ラブ&マーシー〜終わらないメロディー
本日は『野火』を見に行こうと思ったのだが、行ってみたら何と満員。しかし、あたいの会員証は今日で期限切れなんだよ。まあ、昼出かけるのをおっくうがっていた私が悪いので、また出直すしかないかなということで。二本目に回る予定だった「ラブ&マーシー」の一本早い回に行く。

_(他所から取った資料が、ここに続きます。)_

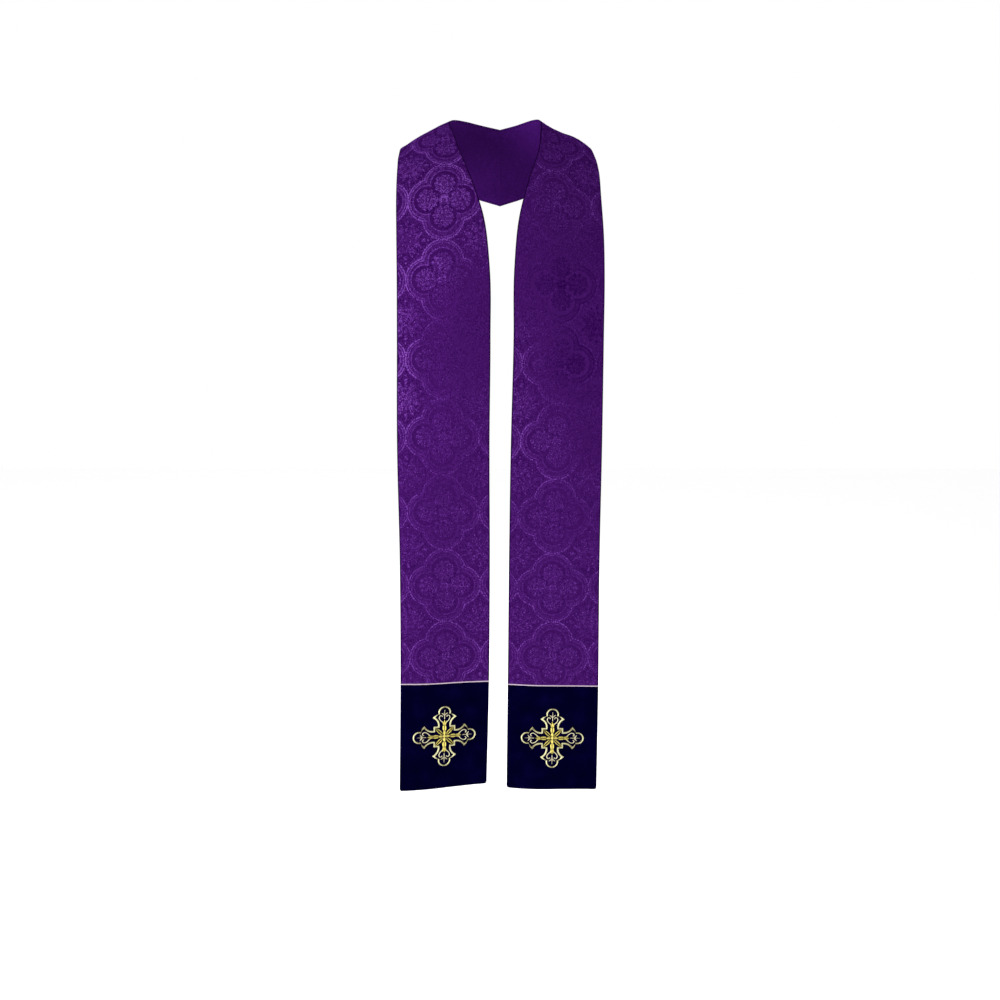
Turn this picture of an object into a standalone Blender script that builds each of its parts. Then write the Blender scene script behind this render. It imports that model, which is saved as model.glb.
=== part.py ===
"""A priest's stole, worn: two brocade strips from the back of the neck down the front.

Frame: the origin is the inner edge of the stole at the centre of the back of the neck.
+X is the viewer's right as the front is seen, the front faces -Y, and +Z is up.
"""

import math

import bmesh
import bpy
from mathutils import Vector

# Driving sizes, in metres.
MM = 0.001
CLOTH = 0.0024  # brocade or velvet with its stiffening, as one wall
SEAM_GAP = 0.0003  # left between two sewn pieces
BAND_HEIGHT = 0.203  # velvet end, from its seam to the hem
PIPING_DIAMETER = 0.0034
CROSS_REACH = 0.058  # centre of the cross to the tip of an arm
CROSS_THICKNESS = 0.0014  # padded satin stitch

# Spacing of the wall's facets.
SHOULDER_STEP = 0.0145  # along the strip, over the neck and the shoulder
SHOULDER_RUN = 0.430  # how far from the nape the shoulder's close facets go
HANGING_STEP = 0.040  # along the strip where it hangs
BAND_STEP = 0.0145
COLUMNS = 12  # facets across the strip
PROBE = 0.003  # distance over which the cloth's slope is read

# One row for each section across the strip, from the nape to the hem, in millimetres:
# where it is, the inner edge, the outer edge, how far its middle bows out from the straight
# line between them, and how far its inner half rolls out while its outer half rolls in.
PLACE, INNER, OUTER, BOW, ROLL = range(5)
SECTIONS = {
    "left": (
        ("nape seam", (0, 0, 0), (0, 42, -130), 1.0, 0.0),
        ("back of neck", (-34, -6, 6), (-56, 38, -114), 3.0, 0.0),
        ("trapezius", (-65, -24, 9), (-112, 20, -91), 4.0, 0.0),
        ("side of neck", (-85, -48, 5), (-158, -25, -61), 4.0, 0.0),
        ("shoulder ridge", (-90, -72, -6), (-176, -68, -48), 4.0, 0.0),
        ("collarbone", (-81, -102, -31), (-180, -98, -67), 3.0, 1.0),
        ("below collarbone", (-71, -131, -61), (-180, -122, -93), 4.0, 0.5),
        ("upper chest", (-48, -171, -119), (-179, -157, -148), 5.0, 0.0),
        ("breastbone", (-26, -197, -190), (-177, -182, -214), 5.0, 0.5),
        ("chest", (-17, -209, -270), (-176, -196, -280), 4.5, 1.5),
        ("below chest", (-16, -213, -389), (-177, -204, -391), 4.0, 2.0),
        ("waist", (-18, -213, -560), (-180, -208, -561), 3.5, 1.5),
        ("hip", (-18, -211, -775), (-179, -214, -776), 3.0, -1.0),
        ("band seam", (-20, -210, -1002), (-181, -225, -1002), 2.5, -2.0),
        ("hem", (-25, -210, -1207), (-185, -239, -1207), 2.0, -1.5),
    ),
    "right": (
        ("nape seam", (0, 0, 0), (0, 42, -130), 1.0, 0.0),
        ("back of neck", (29, -6, 6), (52, 38, -114), 3.0, 0.0),
        ("trapezius", (55, -24, 10), (104, 20, -90), 4.0, 0.0),
        ("side of neck", (70, -48, 6), (145, -25, -61), 3.5, -0.5),
        ("shoulder ridge", (73, -72, -6), (160, -68, -48), 3.5, -2.0),
        ("collarbone", (71, -102, -32), (169, -98, -70), 2.5, -1.0),
        ("below collarbone", (67, -131, -62), (173, -122, -96), 3.5, 0.0),
        ("upper chest", (49, -171, -119), (175, -154, -150), 5.0, 0.5),
        ("breastbone", (31, -197, -192), (178, -178, -216), 5.5, 1.0),
        ("chest", (24, -209, -270), (179, -191, -280), 5.0, 1.0),
        ("below chest", (23, -213, -389), (179, -198, -391), 4.0, 0.0),
        ("waist", (19, -214, -560), (179, -205, -560), 3.0, -1.0),
        ("hip", (16, -214, -775), (178, -212, -775), 3.0, -1.5),
        ("band seam", (14, -215, -1008), (180, -217, -1011), 3.0, 1.0),
        ("hem", (12, -216, -1212), (180, -221, -1213), 3.5, 2.0),
    ),
}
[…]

構成としてはペット・サウンド録音前後のブライアンと現在のといっても、いまから20年くらい前のブライアンの二つが行ったり来たりする設定。前者はマネージャーとしての父を切った後の話で父との葛藤があった頃であり、後者はいかさま精神科医ユージーンの「監禁」下にあった頃の話、で二つがクロスするようになってる。
いまのブライアンがジョージ・キューザックってのは、それはないだろうとは思うけれど、彼が出るなら悪い映画じゃないだろうとも思った。それぞれの時代のブライアンは基本的に左と右、逆方向を向いてるね。途中から変わっていきますが。
で、ブライアンに父親面する二人とも駄目なヤツなんだけど、ブライアンはなかなかそこから自立できないんだよね。一方で、孤独を感じている。まあ、天才というのはきっと常に孤独だよね。でも近年の方では出会いもあって、映画はおきまりのハッピー・エンドに終わるわけだが、こちらはそれ以前にペット・サウンズやグッド・ヴァイブレーションのセッション・シーンを見ているだけで涙が出てきてしまう。ハル・ブレインとのちょっとした会話。もちろん、マイク・ラブとの葛藤もある。
ジミヘンとかもきっとそうだけど、自分のアタマの中で勝手に音がなってて、それをリアルにするしかないって人間の生ってどんなものなんだろう。ビーチボーイズの不幸はジョージ・マーティンがいなかったからだって話もある。ブライアンの想像力を現実化するためのよき助言者がいなかったんだよね。でも、ブライアンは復活した。まあ、それについてとやかくいる人もいるだろうけれど、ボクはやっぱりこれはすごいことだと思っている。そう、ほんとに「終わらないメロディー」なのだ。